Wann ist eine Operation erforderlich?

Alle größeren Polypen können nur durch einen operativen Eingriff entfernt werden. Für breitbasige Polypen im Mastdarm kommt idealerweise die transanale endoskopische Mikrochirurgie zu Einsatz. Sollte diese Technik nicht verfügbar sein, werden diese Polypen durch den Anus in herkömmlicher Weise entfernt und die Schleimhaut übernäht. Polypen in den anderen Darmabschnitten müssen durch einen Bauchschnitt oder in letzter Zeit zunehmend häufiger laparoskopisch (das heißt mit wenigen kleinsten Schnitten, sonst aber genau wie mit Bauchschnitt) entfernt werden. Das operative Ziel ist die Resektion des polyptragenden Darmsegmentes und die Wiederherstellung der Darmkontinuität. Die Komplikationen entsprechen denen der Darmchirurgie und sind durch eine mögliche Nachblutung, Wundinfektionen und im schwerwiegenden Fall durch die Störung der Wundheilung des Darmes charakterisiert.

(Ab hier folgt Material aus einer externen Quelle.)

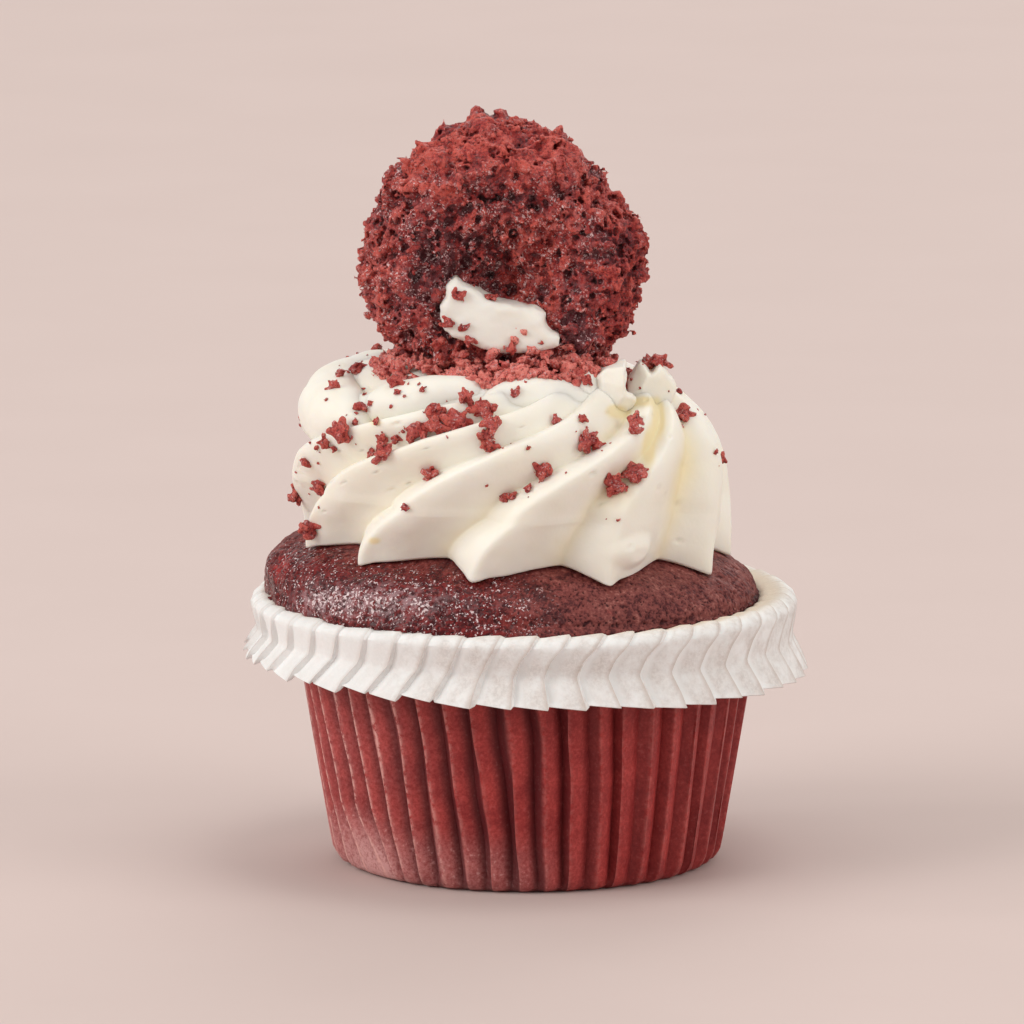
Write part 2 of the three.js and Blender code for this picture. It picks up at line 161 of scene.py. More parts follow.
BALL_CRUMBS = [
    (-9.2, 77.3, 2.7), (-4.9, 76.6, 2.3), (-10.7, 73.5, 2.4), (-8.5, 72.8, 1.8),
    (-7.6, 71.1, 2.6), (-6.3, 70, 1.9), (1.9, 70.7, 1.1), (-2, 70.1, 2.2), (0.4, 69.4, 1.8),
    (-9.6, 70.1, 2.2), (-11.9, 70.8, 2.4), (-9.6, 92.5, 2.6), (-2, 95.2, 2.2), (-2.5, 97.1, 2.6),
    (2.4, 92.5, 2.2), (8.4, 92.8, 2.4), (-4.9, 99.5, 2.4), (-12.9, 92.8, 1.8), (4.4, 95.2, 2.2),
    (-1.6, 100.6, 2), (-7.9, 100.1, 2), (10.8, 89.1, 1.8), (15.2, 70.1, 2.4),
]

# The dab's outline from the front: (x, z)
DAB_OUTLINE = [
    (-9.5, 81.5), (-7.5, 80.1), (-5.4, 78.7), (-3.8, 78.1), (-1.3, 77.8), (1.2, 77.1),
    (2.5, 76.6), (2.6, 75.4), (3.3, 74.3), (4.5, 73.7), (4.3, 72.4), (3.3, 71.8), (1.2, 71.2),
    (-3.8, 71.4), (-6.3, 72.1), (-7.9, 72.8), (-10, 73.5), (-11, 74.3), (-11.6, 76.2),
    (-11.6, 77.7), (-11, 78.7), (-10.9, 80.4),
]

# Rounded forms of cream over the swirl, each a run of (x, y, z, radius)
COILS = [
    [
        (-22.6, -14, 61.8, 3), (-25.2, -9, 61.9, 4.3), (-26.2, -2, 62.1, 4.6),
        (-25, 4.5, 62.8, 4.5), (-21, 10, 63.4, 4.4), (-15, 14, 64, 3.4),
    ],
    [
        (-19.4, -14.6, 64.2, 2.3), (-16.5, -15.8, 65, 2.8), (-12.5, -16.4, 65.8, 2.7),
        (-8.5, -16.4, 66.2, 2.2), (-5, -15, 65.9, 1.4),
    ],
    [
        (-5.2, -17.6, 64.6, 1.7), (-2.2, -16.6, 65.4, 2.7), (1.5, -15.8, 65.5, 2.9),
        (5.5, -14.4, 64.8, 2.4), (8.5, -13, 64.2, 1.6),
    ],
]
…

Da die lokalen Resektionsverfahren im Mastdarm, wie z. B. die transanale Mikrochirurgie weitgehend komplikationsarm angewandt werden, gehen die zukunftsweisenden Anstrengungen dahin, diese Verfahren auch in den anderen Darmsegmenten zur Anwendung zu bringen. Erwähnt sei hier vor allem Prof. Buess, der derzeit eine Technik perfektioniert um breitbasige Polypen im Sigma zu entfernen (Näheres in Kürze in Chirurgie-Online/News).